**MATERIAL:**
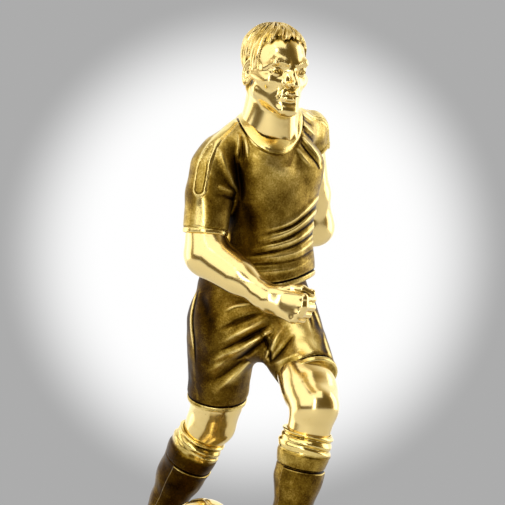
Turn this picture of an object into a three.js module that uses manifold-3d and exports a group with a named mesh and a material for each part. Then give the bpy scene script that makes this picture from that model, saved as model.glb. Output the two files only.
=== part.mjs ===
// A figure trophy: a running footballer with a ball, cast in brass in sections, on a two-stone plinth.
// Millimetres, +Z up. The origin is the centre of the plinth's underside, and the plinth's front faces -Y.
// The figure's right is towards -X. It looks and turns towards the front right corner of the plinth.
import * as THREE from "three";
import { mergeVertices } from "three/addons/utils/BufferGeometryUtils.js";
import Module from "manifold-3d";

const wasm = await Module();
wasm.setup();

// ---------------------------------------------------------------- driving dimensions

const GAP = 0.3; // clearance of every joint, filled by braze or glue
const SEGMENTS = 12; // facets round a limb
const RINGS = 8; // facets from pole to pole of an ovoid
const CAP_STEPS = 3; // facets from the side of a limb to its tip

const FELT = { width: 132, depth: 120, thickness: 1.5 };
const SLAB = { width: 140, depth: 128, height: 11.7, chamfer: 2 };
const BLOCK = { width: 124, depth: 112, height: 28.7, chamfer: 3 };
const TURF = { width: 116, depth: 104, height: 3.2, corner: 10 };

const SLAB_BOTTOM = FELT.thickness + GAP;
const BLOCK_BOTTOM = SLAB_BOTTOM + SLAB.height + GAP;
const TURF_BOTTOM = BLOCK_BOTTOM + BLOCK.height + GAP;
const GROUND = TURF_BOTTOM + TURF.height;

const STUD = { radius: 2, inFigure: 6, end: 3.2 }; // M4 studs under the boots and the ball
const WASHER = { radius: 4.5, bore: 2.3, thickness: 0.8 };
const NUT = { acrossFlats: 7, bore: 2.3, height: 3.2 };
const COUNTERBORE = { radius: 6, depth: 7.2 };
const PIN = { radius: 1, recess: 1.4 }; // cross pins that lock the sections

const PLATE = { width: 62, height: 16, thickness: 1.2, recess: 1 };
const PLATE_PIN = { radius: 0.8, headRadius: 1.7, length: 6, spacing: 54 };

// The figure's joints, from the top face of the turf plate.
const v = (x, y, z) => new THREE.Vector3(x, y, z);
const JOINT = {
  skull: v(21.6, -22, 233),
  neckTop: v(20.8, -18, 217),
  neckBase: v(18.8, -9, 203),
  chest: v(19.5, -8, 184),
  belly: v(17.5, -3, 151),
  pelvis: v(10.6, 0, 124),
  rightShoulder: v(-7.5, -25, 187.5),
  rightElbow: v(-11.4, -27, 149),
  rightWrist: v(18, -47, 128),
  rightFist: v(29, -53, 123.5),
  leftShoulder: v(36.4, 17, 207.6),
  leftElbow: v(43.2, 50, 161),
  leftWrist: v(11.5, 31, 157),
  leftFist: v(2.5, 26, 155.5),
  rightHip: v(-2.3, -3, 117),
  rightKnee: v(-9.2, 17, 68.5),
  rightAnkle: v(-37.6, 46, 15.5),
  leftHip: v(24.5, 3, 118),
  leftKnee: v(39, -32, 78),
  leftAnkle: v(24.5, -22, 12.5),
  rightHem: v(-5.8, 12.5, 79),
  leftHem: v(37.3, -21, 90),
};
const BALL = { radius: 16.7, centre: v(-12.4, 0, 16.7 + GAP) };

// Which way each part of the figure faces, in degrees from straight ahead, turning to its left.
const HEADING = { head: 31, chest: 40, belly: 30, hips: 15, leftFoot: 28, rightFoot: 42 };

const HEAD_HEIGHT = 42;
const SLEEVE_END = { right: 0.8, left: 0.2 }; // share of the upper arm that the sleeve covers
const SOCK_TOP = 0.18; // share of the shin above the sock
const JERSEY_HEM = 136;
const CORE_RADII = [14, 10, 40];
const CLEAT = { radius: 1.7, tip: 1.2, height: 2 };

// ---------------------------------------------------------------- solids

function solidOf(geometry) {
  const g = geometry.index ? geometry : mergeVertices(geometry);
  g.deleteAttribute("normal");
  g.deleteAttribute("uv");
  const merged = mergeVertices(g, 1e-4);
  return new wasm.Manifold(
    new wasm.Mesh({
      numProp: 3,
      vertProperties: merged.attributes.position.array,
      triVerts: new Uint32Array(merged.index.array),
    }),
  );
}

function unite(solids) {
  return solids.reduce((whole, next) => whole.add(next));
}

// Turns a geometry that was made along +Y from the origin, so that it runs from one point towards another.
function aim(geometry, from, to) {
  const direction = to.clone().sub(from).normalize();
  const turn = new THREE.Quaternion().setFromUnitVectors(v(0, 1, 0), direction);
  return geometry.applyQuaternion(turn).translate(from.x, from.y, from.z);
}

// A taper with a ball at each end.
function limb(from, to, fromRadius, toRadius, grow = 0) {
  const ra = fromRadius + grow;
  const rb = toRadius + grow;
  const length = from.distanceTo(to);
  const lean = Math.asin(Math.max(-1, Math.min(1, (ra - rb) / length)));
  const profile = [];
  for (let i = 0; i <= CAP_STEPS; i++) {
    const angle = -Math.PI / 2 + ((lean + Math.PI / 2) * i) / CAP_STEPS;
    profile.push(new THREE.Vector2(ra * Math.cos(angle), ra * Math.sin(angle)));
  }
  for (let i = 0; i <= CAP_STEPS; i++) {
    const angle = lean + ((Math.PI / 2 - lean) * i) / CAP_STEPS;
    profile.push(new THREE.Vector2(rb * Math.cos(angle), length + rb * Math.sin(angle)));
  }
  profile[0].x = 0;
  profile[profile.length - 1].x = 0;
  return solidOf(aim(new THREE.LatheGeometry(profile, SEGMENTS), from, to));
}

// A taper with flat ends.
function taper(from, to, fromRadius, toRadius, grow = 0, sides = SEGMENTS) {
  const length = from.distanceTo(to);
  const g = new THREE.CylinderGeometry(toRadius + grow, fromRadius + grow, length, sides);
  return solidOf(aim(g.translate(0, length / 2, 0), from, to));
}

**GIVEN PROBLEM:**
Emit, unaltered, the lines from the top of the listing down through the line that holds "import Module from"; emit nothing else.

**EXPECTED ANSWER:**
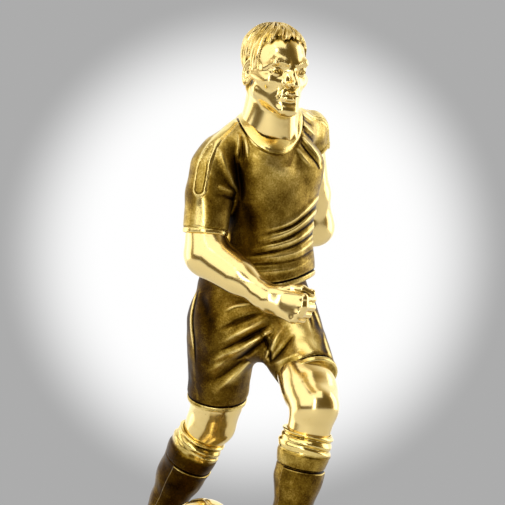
Turn this picture of an object into a three.js module that uses manifold-3d and exports a group with a named mesh and a material for each part. Then give the bpy scene script that makes this picture from that model, saved as model.glb. Output the two files only.
=== part.mjs ===
// A figure trophy: a running footballer with a ball, cast in brass in sections, on a two-stone plinth.
// Millimetres, +Z up. The origin is the centre of the plinth's underside, and the plinth's front faces -Y.
// The figure's right is towards -X. It looks and turns towards the front right corner of the plinth.
import * as THREE from "three";
import { mergeVertices } from "three/addons/utils/BufferGeometryUtils.js";
import Module from "manifold-3d";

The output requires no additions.